I doubt the guest was able to access memory it shouldn't have been able to access.
But that's a moot point, as the bigger problem is that, because we have no idea
what's at fault, KVM can't make any guarantees about the safety of such a flag.

TDX is a special case where we don't have a better option (we do have other options,
they're just horrible).  In other words, the choice is essentially to either:

 (a) cross our fingers and hope that the problem is limited to shared memory
     with QEMU+VFIO, i.e. and doesn't affect TDX private memory.

or 

 (b) don't merge TDX until the original regression is fully resolved.

FWIW, I would love to root cause and fix the failure, but I don't know how feasible
that is at this point.

> > And more importantly, it would be a _hint_, not the hard requirement that TDX
> > needs.
> > 
> > > That said, a per-vm know is easier for TDX purposes.
> 
> If we don't want it to be a mandate from userspace, then we need to do some per-
> vm checking in TDX's case anyway. In which case we might as well go with the
> per-vm option for TDX.
> 
> You had said up the thread, why not opt all non-normal VMs into the new
> behavior. It will work great for TDX. But why do SEV and others want this
> automatically?

Because I want flexibility in KVM, i.e. I want to take the opportunity to try and
break away from KVM's godawful ABI.  It might be a pipe dream, as keying off the
VM type obviously has similar risks to giving userspace a memslot flag.  The one
sliver of hope is that the VM types really are quite new (though less so for SEV
and SEV-ES), whereas a memslot flag would be easily applied to existing VMs.
Huang, Kai May 15, 2024, 11:06 p.m. UTC | #8
>>
>> You had said up the thread, why not opt all non-normal VMs into the new
>> behavior. It will work great for TDX. But why do SEV and others want this
>> automatically?
> 
> Because I want flexibility in KVM, i.e.
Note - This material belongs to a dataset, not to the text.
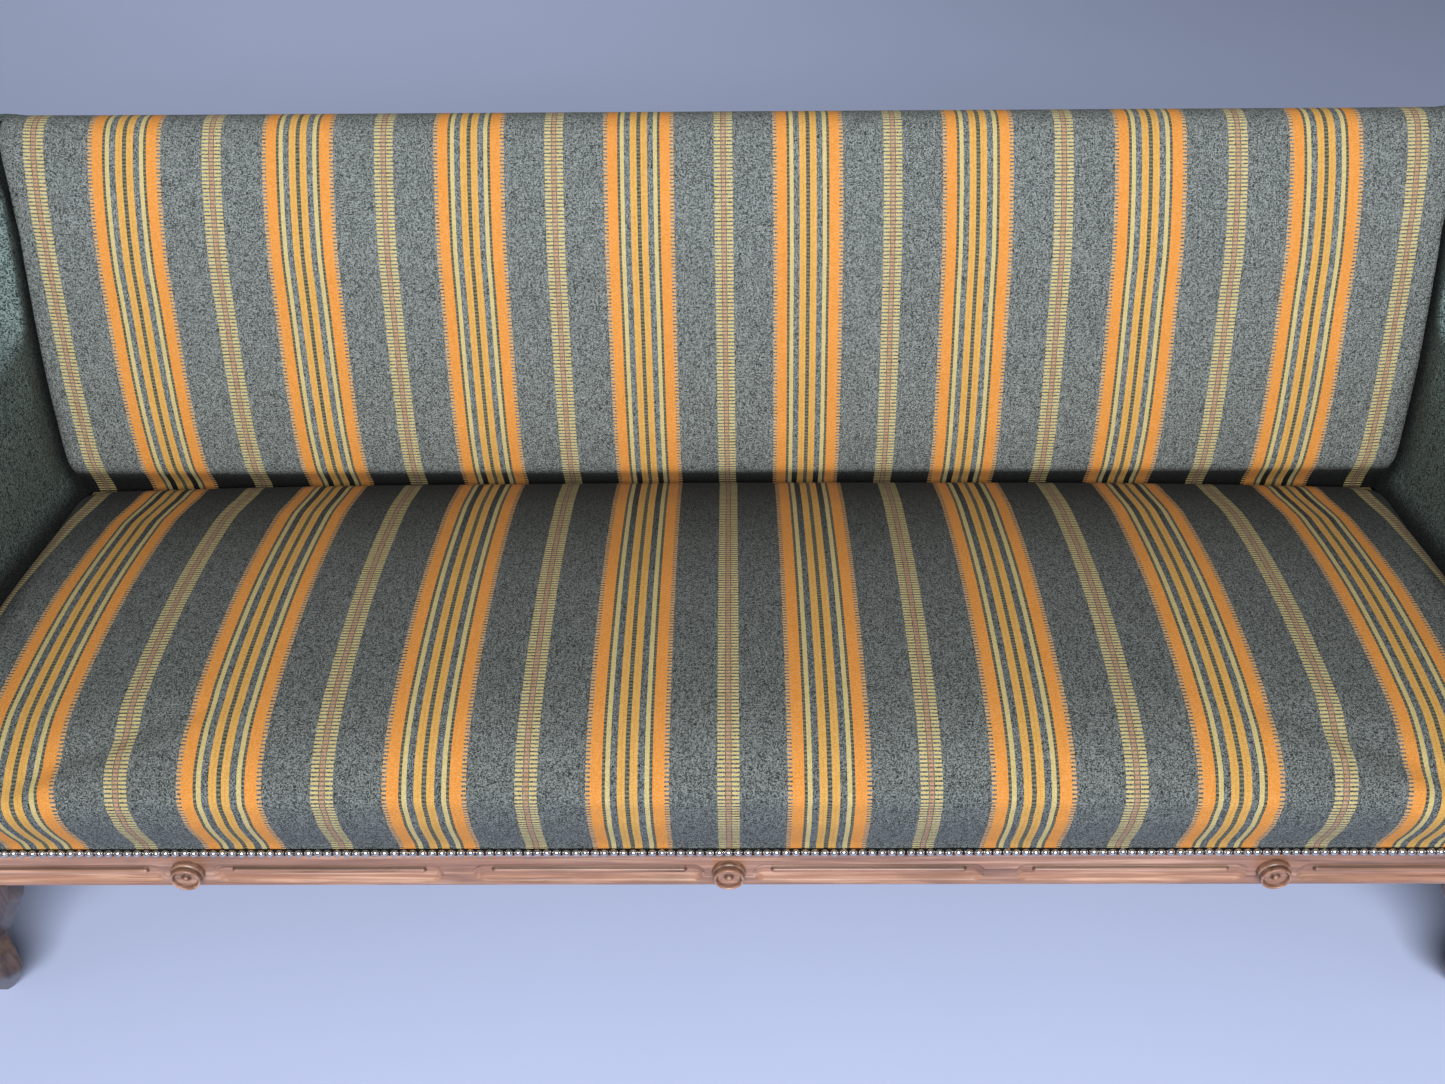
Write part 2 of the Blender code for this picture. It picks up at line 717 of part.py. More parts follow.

I want to take the opportunity to try and
> break away from KVM's godawful ABI.  It might be a pipe dream, as keying off the
> VM type obviously has similar risks to giving userspace a memslot flag.  The one
> sliver of hope is that the VM types really are quite new (though less so for SEV
> and SEV-ES), whereas a memslot flag would be easily applied to existing VMs.

Btw, does the "zap-leaf-only" approach always have better performance, 
assuming we have to hold MMU write lock for that?

Consider a huge memslot being deleted/moved.

If we can always have a better performance for "zap-leaf-only", then 
instead of letting userspace to opt-in this feature, we perhaps can do 
the opposite:

We always do the "zap-leaf-only" in KVM, but add a quirk for the VMs 
that userspace know can have such bug and apply this quirk.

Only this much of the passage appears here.